The French and English Crusaders together numbered more than one hundred thousand men. They sailed to the Holy Land and joined an army of Christian soldiers encamped before the city of Acre . The besiegers had despaired of taking the city but when reinforced they gained fresh courage.
Ceur de Lion now performed deeds of valor which gave him fame throughout Europe . He was the terror of the Saracens. In every attack on Acre he led the Christians and when the city was captured he planted his banner in triumph on its walls.
So great was the terror inspired everywhere in the Holy Land by the name of Richard that Moslem mothers are said to have made their children quiet by threatening to send for the English king.
Every night when the Crusaders encamped, the heralds blew their trumpets, and cried three times, "Save the Holy Sepulchre!" And the Crusaders knelt and said, "Amen!"
The great leader of the Saracens was Saladin. He was a model of heroism and the two leaders, one the champion of the Christians and the other the champion of the Mohammedans, vied with each other in knightly deeds.
Just before one battle Richard rode down the Saracen line and boldly called for any one to step forth and fight him alone. No one responded to the challenge, for the most valiant of the Saracens did not dare to meet the lion-hearted king.
After the capture of Acre Richard took Ascalon (As'-ca-lon). Then he made a truce with Saladin, by which the Christians acquired the right for three years to visit the Holy City without paying for the privilege.
Richard now set out on his voyage home. He was wrecked, however, on the Adriatic Sea near Trieste . To get to England he was obliged to go through the lands of Leopold, duke of Austria , one of his bitterest enemies. So he disguised himself as a poor pilgrim returning from the Holy Land .
But he was recognized by a costly ring that he wore and was taken prisoner at Vienna by Duke Leopold. His people in England anxiously awaited his return, and when after a long time he did not appear they were sadly distressed. There is a legend that a faithful squire named Blondel went in search of him, as a wandering minstrel traveled for months over central Europe , vainly seeking for news of his master.
At last one day, while singing one of Richard's favorite songs near the walls of the castle where the king was confined, he heard the song repeated from a window. He recognized the voice of Richard. From the window Richard told him to let the English people and the people of Europe know where he was confined, and the minstrel immediately went upon his mission.
Soon Europe was astounded to learn that brave Richard of England, the great champion of Christendom, was imprisoned. The story of Blondel is probably not true, but what is true is that England offered to ransom Richard; that the Pope interceded for him; and that finally it was agreed that he should be given up on the payment of a very large sum of money. The English people quickly paid the ransom and Richard was freed.
The king of France had little love for Richard, and Richard's own brother John had less. Both were sorry that Ceur de Lion was at liberty.
John had taken charge of the kingdom during his brother's absence, and hoped that Richard might pass the rest of his days in the prison castle of Leopold .

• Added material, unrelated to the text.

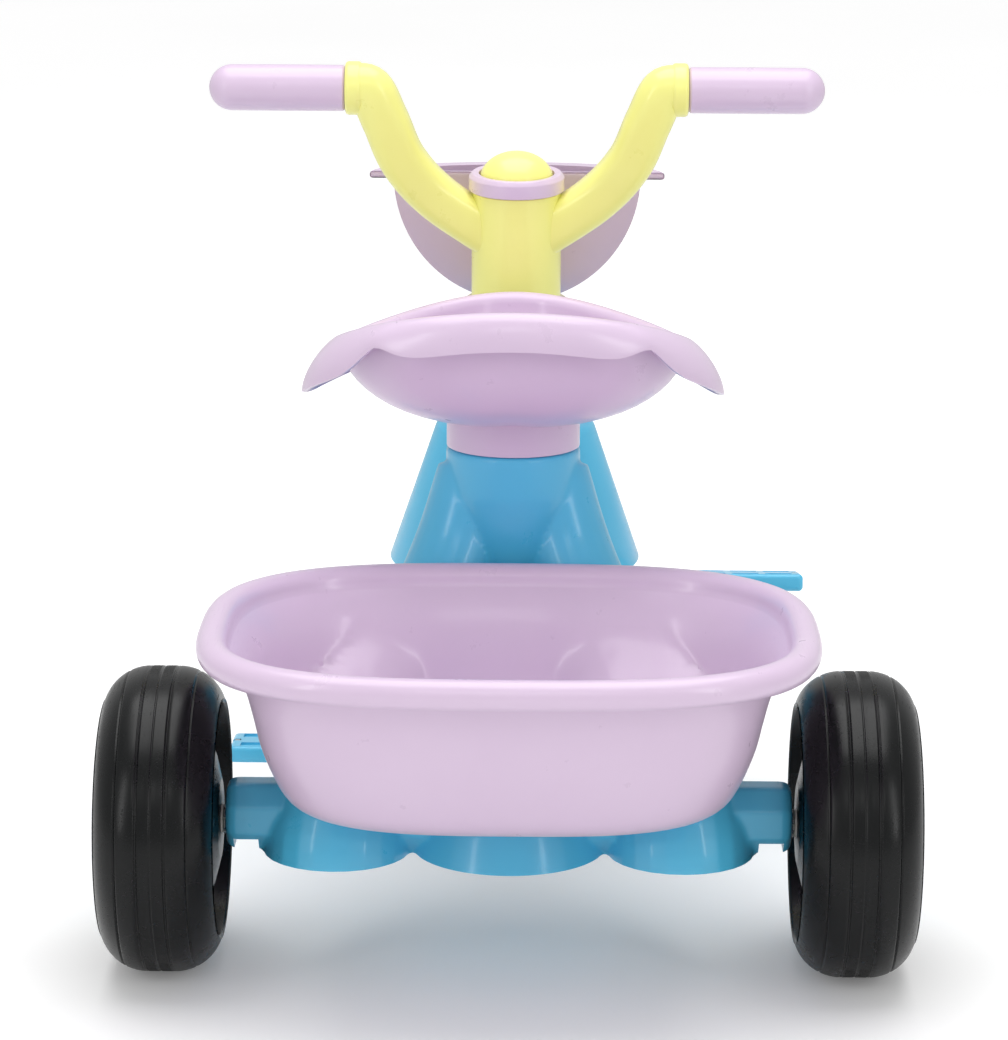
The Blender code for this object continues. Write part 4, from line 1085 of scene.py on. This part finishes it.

As soon as Richard was released, the French king sent word to John, "The devil is loose again." And a very disappointed man was John when all England rang with rejoicing at Richard's return.
Upon the death of Richard, in 1199, Arthur, the son of his elder brother Geoffrey, was the rightful heir to the throne. John, however, seized the throne himself and cast Arthur into prison. There is a legend that he ordered Arthur's eyes to be put out with red hot irons. The jailor, however, was touched by the boy's prayer for mercy and spared him. But Arthur was not to escape his uncle long. It is said that one night the king took him out upon the Seine in a little boat, murdered him and cast his body into the river.